The Georgia GC who reaches for working capital is typically running somewhere between $500,000 and $5 million in annual volume. That range covers the contractor who's graduated past small residential work and is bidding commercial tenant improvements, school additions, or municipal projects — but who isn't yet large enough to self-fund a 60-day mobilization out of reserves. Common project types include ground-up commercial construction in the Atlanta suburbs (Alpharetta, Duluth, Kennesaw), hotel and multifamily renovation in Savannah's historic district, healthcare facility buildouts across the Augusta and Macon markets, and DOT-adjacent site work that requires bonding and up-front material purchases well before the state cuts its first check. Deal sizes in the working capital context typically run $50,000 to $500,000 — enough to cover a payroll cycle, a concrete pour, or a subcontractor mobilization deposit without touching the owner's personal credit line.

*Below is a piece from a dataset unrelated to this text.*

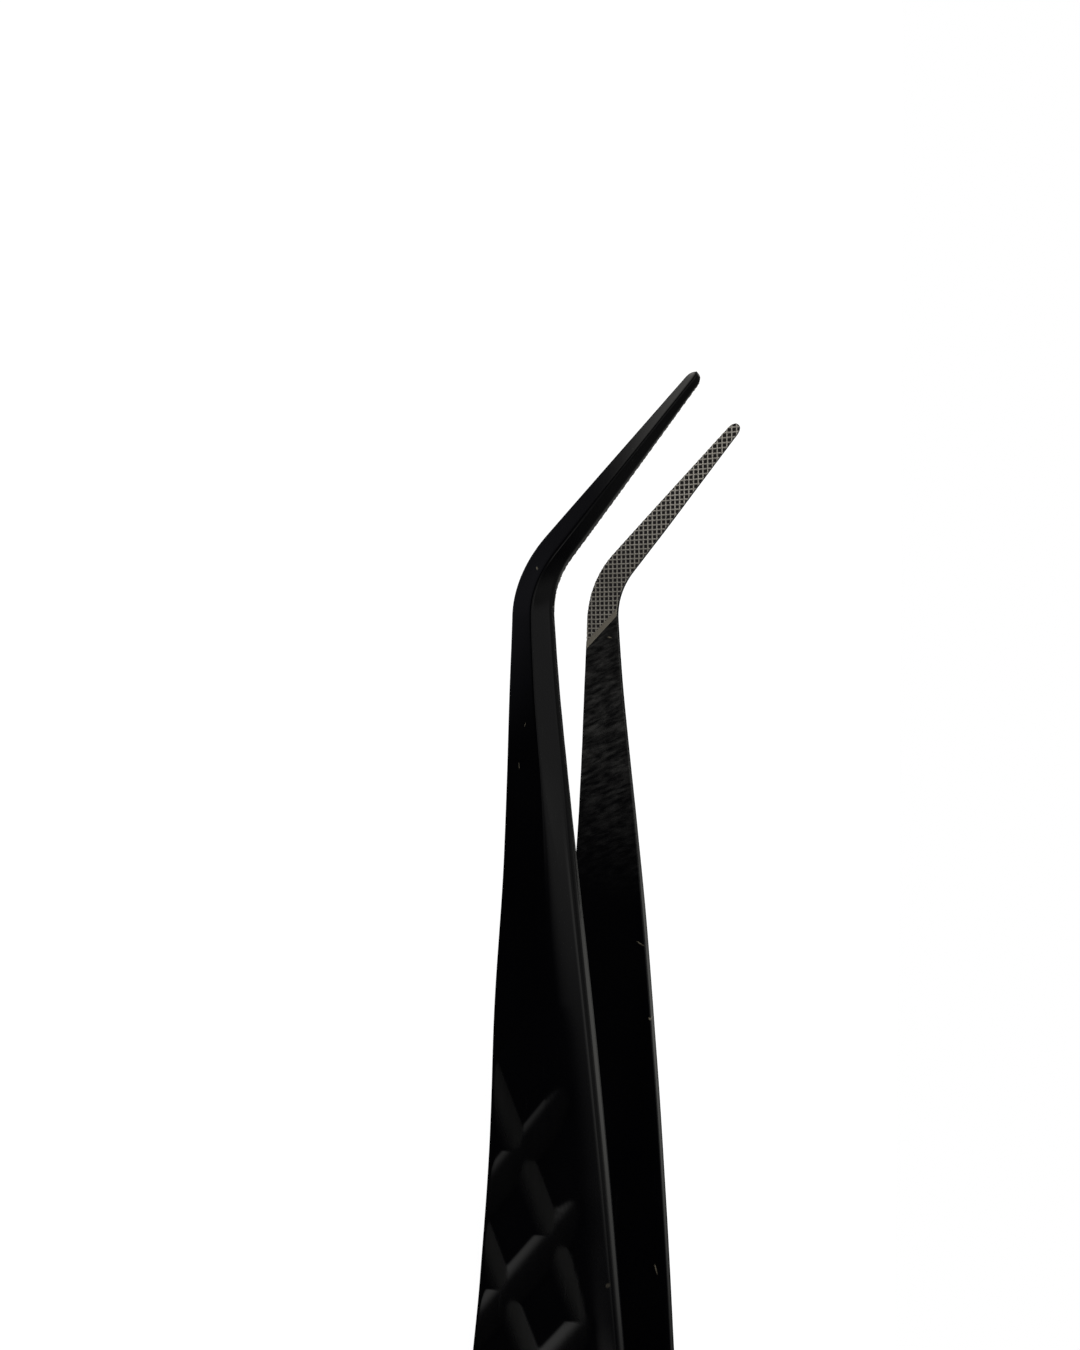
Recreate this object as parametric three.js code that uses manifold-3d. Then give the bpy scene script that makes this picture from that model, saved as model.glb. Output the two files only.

What Georgia Throws at You

Georgia's climate is the first practical complication. The state sits in ASHRAE climate zones 2 through 4, which means your build specs shift meaningfully between coastal Savannah and the north Georgia mountains — moisture management details, HVAC sizing, and energy code compliance all vary. The Georgia Energy Code (based on IECC) has tightened over the past several cycles, and inspectors in Fulton, Gwinnett, and Cobb counties have gotten stricter about envelope performance documentation before they'll sign off on rough inspections. Delays at inspections cost money you've already spent.

On the regulatory side, Georgia requires state licensure for any GC working on projects above $2,500 — issued through the Georgia Secretary of State's office via the State Licensing Board for Residential and General Contractors. Maintaining that license in good standing, including continuing education requirements, is a baseline that commercial owners and lenders both want confirmed before a contract is signed. Permit timelines vary sharply by jurisdiction: Atlanta and unincorporated DeKalb can run 6–10 weeks for commercial permits, while some smaller counties turn commercial permits in under two weeks. That variance matters when you're planning your mobilization draw schedule and figuring out where your cash exposure will peak.

Georgia also doesn't have a prompt-payment statute as aggressive as some other states. Owners have meaningful flexibility in structuring draw schedules, which means GCs regularly absorb 45–60 day gaps between work-in-place and payment received — especially on public projects where the pay-app-to-check cycle runs through multiple approval layers.

How Working Capital Actually Works Here

For most Georgia GCs, working capital comes in one of two forms: a revolving line of credit or a short-term business loan. Lines of credit work best for contractors running multiple projects simultaneously — you draw what you need, pay it down when a draw check clears, and the capacity resets. Term loans make more sense for a single large mobilization where you know the amount upfront and can plan repayment around a specific project schedule.

Through SBA 7(a) lenders, working capital lines typically carry rates in the 8.5–11% APR range on terms up to 10 years, with the SBA guaranteeing up to 85% of the loan — which is why community banks and CDFIs in Georgia still write a lot of this paper for mid-size GCs. Approval through that channel runs 30–45 days, so it's not a tool for a cash emergency; it's infrastructure you establish in a slow month. Alternative and online lenders close in 24–72 hours at materially higher rates, and MCA products — which some GCs reach for when they're short on time — can carry APR equivalents of 80–150%, which eats margin fast on a competitive bid. The practical rule we've seen hold: if you need money this week, you'll pay for that. If you can plan two pay-app cycles ahead, you can get bank-rate money.

In Georgia specifically, working capital gets used for concrete and steel deposits on commercial foundations, mobilization costs on DOT site-work projects where the state's first payment can lag 60–90 days, temporary staffing for storm-damage repair surges along the coast, and subcontractor float when a sub won't mobilize without a deposit your owner hasn't funded yet.

What Lenders Want to See from Georgia Applicants

The documentation package a Georgia GC should pull together before applying: 12 months of business bank statements, your most recent two years of business tax returns, a current accounts-receivable aging report, your Georgia contractor license number and expiration, any active bonding documentation, and a brief project schedule showing open contracts and expected draw dates. If you're applying for an SBA product, add two years of personal returns and a personal financial statement.

On the numbers side, most working capital lenders want to see at least $150,000–$250,000 in annual revenue for an unsecured line. They'll look at your debt service coverage — lenders typically want a 1.25x DSCR, meaning your monthly operating cash flow covers projected loan payments with 25% to spare. Total monthly debt obligations — existing loans, the new line, equipment leases — should stay under 45–50% of gross monthly revenue. Credit floors vary: SBA programs generally want a 640+ FICO on the owner's personal credit. One thing worth doing before you apply: pull your own credit report. About one in five reports contains an error, and a disputed item that lowers your score by 30 points can move you from a 7% rate to an 11% rate or out of eligibility entirely. Clean that up before a lender sees it.